Wharton Professor Talks Connected Strategy for Consumer Engagement

In recent years, the ways consumers and brands interact have changed dramatically. We order products from brands without ever once speaking to anyone who works there. We choose to follow brands on social media, essentially telling those brands that we would like them to market to us.
 
Now, a new book asks, “What if there were a way to turn occasional, sporadic transactions with customers into long-term, continuous relationships—while simultaneously driving dramatic improvements in operational efficiency?” The title of this book is Connected Strategy, and its authors, Nicolaj Siggelkow and Christian Terwiesch, both professors at the University of Pennsylvania’s Wharton School of Business, contend that these continuous relationships are possible.
 
To learn more about the book and these new consumer-brand relationships, Loyalty360 recently spoke with Terwiesch. He started off by discussing customer loyalty at a high level. He said, “If you think about customer loyalty, and sometimes I think of customer loyalty as ‘customers coming back,’ I think the problem is about connected strategy. It’s to use technology if customers aren’t coming back. But they actually never leave. We connect through technology, and we have these long-lasting customer relationships. The value proposition there is once you are in a relationship those are the things that are paying off in the long run, and that’s where you get the ROI.”
 
Terwiesch emphasized that connectedness is still not the norm. “The status quo in most businesses is still one that is a very episodic interaction between customer and firm,” he said. “The customer goes to the firm.

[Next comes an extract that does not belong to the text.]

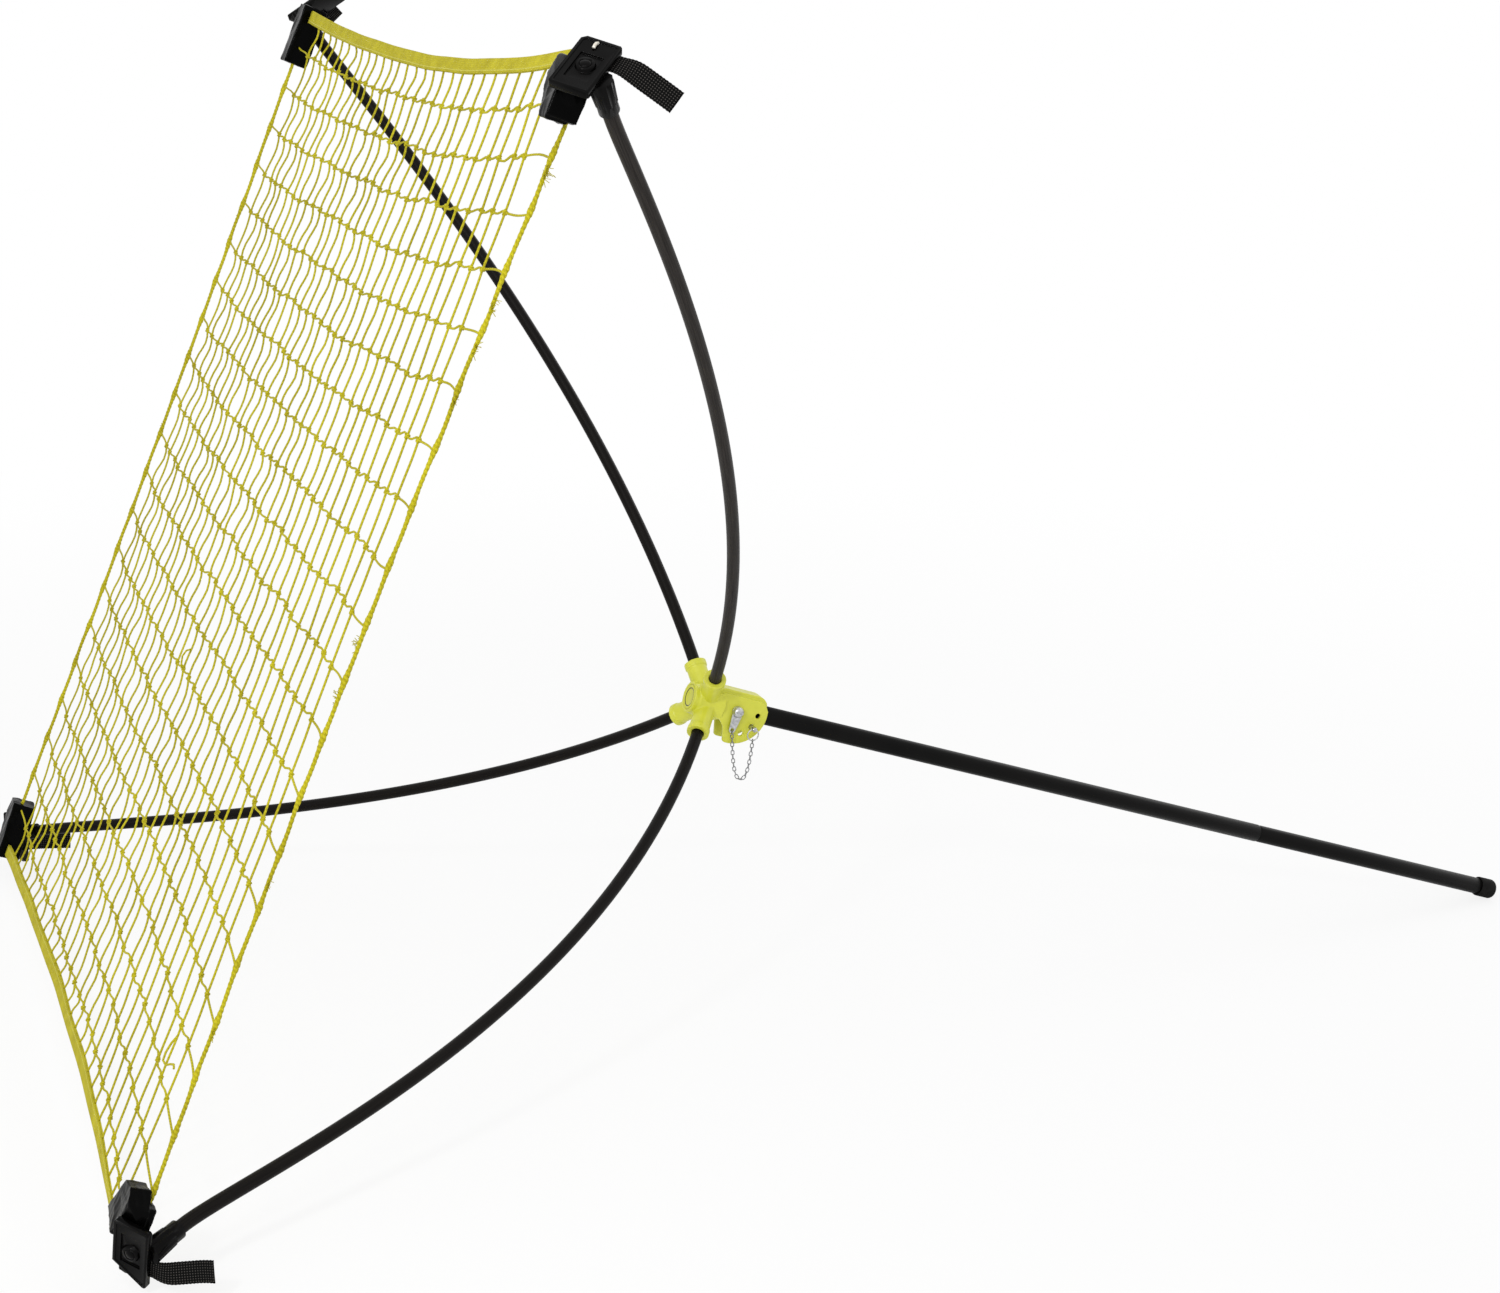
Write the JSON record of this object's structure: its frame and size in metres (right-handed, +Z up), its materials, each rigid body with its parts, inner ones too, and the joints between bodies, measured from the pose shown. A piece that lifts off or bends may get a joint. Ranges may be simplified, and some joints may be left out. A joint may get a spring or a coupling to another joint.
{
  "type": "portable rebound net",
  "caption": "Square knotted net stretched over bowed rods that plug into a central hub, standing on its lower corners and a folding rear leg.",
  "frame": {"origin": "centre of the bounding box, at the floor it stands on", "axes": "+Z up, +X from the net's front towards the foot of the rear leg, +Y across the net"},
  "size_m": [1.9592, 1.2891, 1.1473],
  "materials": {
    "lime_nylon": "moulded lime-yellow nylon, satin",
    "black_nylon": "moulded black nylon, slightly glossy",
    "fibreglass": "black pultruded fibreglass rod, satin",
    "painted_tube": "black gloss paint on steel tube",
    "woven_vinyl": "black woven vinyl with a wet-looking gloss",
    "black_webbing": "coarse woven black webbing, matt",
    "yellow_tape": "folded olive-yellow webbing tape",
    "yellow_rope": "olive-yellow twisted cord, whipped to the net",
    "yellow_twine": "olive-yellow knotted twine",
    "bright_steel": "zinc-plated bright steel",
    "black_rubber": "black rubber, matt"
  },
  "bodies": {
    "stand": {"hub_body": "lime_nylon", "hub_front_disc": "black_nylon", "top_tape": "yellow_tape", "bottom_tape": "yellow_tape", "side_rope_left": "yellow_rope", "side_rope_right": "yellow_rope", "net_mesh": "yellow_twine", "pivot_bolt": "bright_steel", "pivot_nut": "bright_steel", "pivot_washer_near": "bright_steel", "pivot_washer_far": "bright_steel", "lanyard_tab": "bright_steel", "pin_chain": "bright_steel", "rod_upper_left": "fibreglass", "rod_upper_right": "fibreglass", "rod_lower_left": "fibreglass", "rod_lower_right": "fibreglass", "corner_plate_upper_left": "black_nylon", "corner_plate_upper_right": "black_nylon", "corner_plate_lower_left": "black_nylon", "corner_plate_lower_right": "black_nylon", "corner_screw_upper_left": "black_nylon", "corner_screw_upper_right": "black_nylon", "corner_screw_lower_left": "black_nylon", "corner_screw_lower_right": "black_nylon", "ferrule_upper_left": "black_nylon", "ferrule_upper_right": "black_nylon", "ferrule_lower_left": "black_nylon", "ferrule_lower_right": "black_nylon", "corner_pocket_upper_left": "woven_vinyl", "corner_pocket_upper_right": "woven_vinyl", "corner_pocket_lower_left": "woven_vinyl", "corner_pocket_lower_right": "woven_vinyl", "pull_strap_upper_left": "black_webbing", "pull_strap_upper_right": "black_webbing", "pull_strap_lower_left": "black_webbing", "pull_strap_lower_right": "black_webbing"},
    "leg": {"leg_upper_tube": "painted_tube", "leg_bush": "bright_steel"},
    "leg_end": {"leg_lower_tube": "painted_tube", "foot_cap": "black_rubber"},
    "pin": {"locking_pin": "bright_steel", "split_ring": "bright_steel"}
  },
  "joints": [
    {"name": "leg_fold", "type": "hinge", "parent": "stand", "child": "leg", "pos_m": [-0.16541, 0, 0.34595], "axis": [0, 1, 0], "range_deg": [0, 90]},
    {"name": "leg_extension", "type": "slide", "parent": "leg", "child": "leg_end", "axis": [0.9598, 0, -0.2807], "range_m": [0, 0.06]},
    {"name": "pin_pull", "type": "slide", "parent": "stand", "child": "pin", "axis": [0, -1, 0], "range_m": [0, 0.025], "deforming": ["pin_chain"]}
  ]
}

The firm doesn’t know the customer ahead of time, and so they gather what we call a ‘request for service,’ and they try to react quickly to provide the best experience for the customer as possible, and then the two (customer and firm) are disconnected until the next episode of customer interaction.”
 
He noted that this traditional, episodic interaction resembles a feedback loop because it’s characterized by what he calls the four Rs: recognize, request, respond, repeat. The first R, recognize, implies that a customer has a need, but Terwiesch feels that recognition doesn’t help differentiate brands from competitors. “Oftentimes,” he lamented, “we as firms are waiting for the customer to articulate the need and knock at our door.”
 
Today’s mobile-ready environment offers brands the opportunity to treat their relationships with consumers as something more constant than the feedback look. Terwiesch said, “Through technology, we can do so much more. We can be so much more proactive and anticipate customer needs before the customer himself or herself knows that the need is there. Then we get a head start in seeing the request. We can respond much earlier, much faster, much more conveniently, and with a much higher degree of customization.”
 
He added, “Then, we’re going through those things, rather than thinking about every episode (each customer interaction as a new episode). It becomes more like a relationship in which we get to know each other better, in which we can get very knowledgeable at what the customer wants and find the thing that drives his or her willingness to pay.”
 
Terwiesch emphasized that brands must take a more critical view of engagement to better understand how they are interacting with consumers. He said, “I think it’s helpful to dissect a little more carefully what we actually mean when we say that we’re ‘engaging with a brand.’” He elaborated by saying that he thinks that the customer and brand engage over four phases.
 
The first, respond to desire, means that a customer becomes aware that he or she has a need. The second, curated offering, is the phase in which a customer knows what he or she needs but doesn’t know which options are available. Coached behavior is the third phase, in which the customer and the brand actually begin an engagement. Trust between both parties begins here.
 
Terwiesch characterized the third phase as the point of differentiation, saying “The consumer gives the firm the license not just to wait until the consumer takes an action, but the brand is actually nudging the consumer.”
 
The final phase, automated execution, is what Terwiesch says all brands should ultimately strive for. “It’s basically when the brand knows the consumer so well that they actually solve the problems for him or her before there’s even a request.”
 
In describing these phases, Terwiesch is trying to point out that generalized service is less and less successful. The basic feedback loop can’t be relied on anymore. He said, “It’s very helpful to think about these four different customer experiences, and these four pathways of consumer engaging with a brand, because each and every one of them will have their own new experiences, their own challenges, and their own need to come up with new technology.”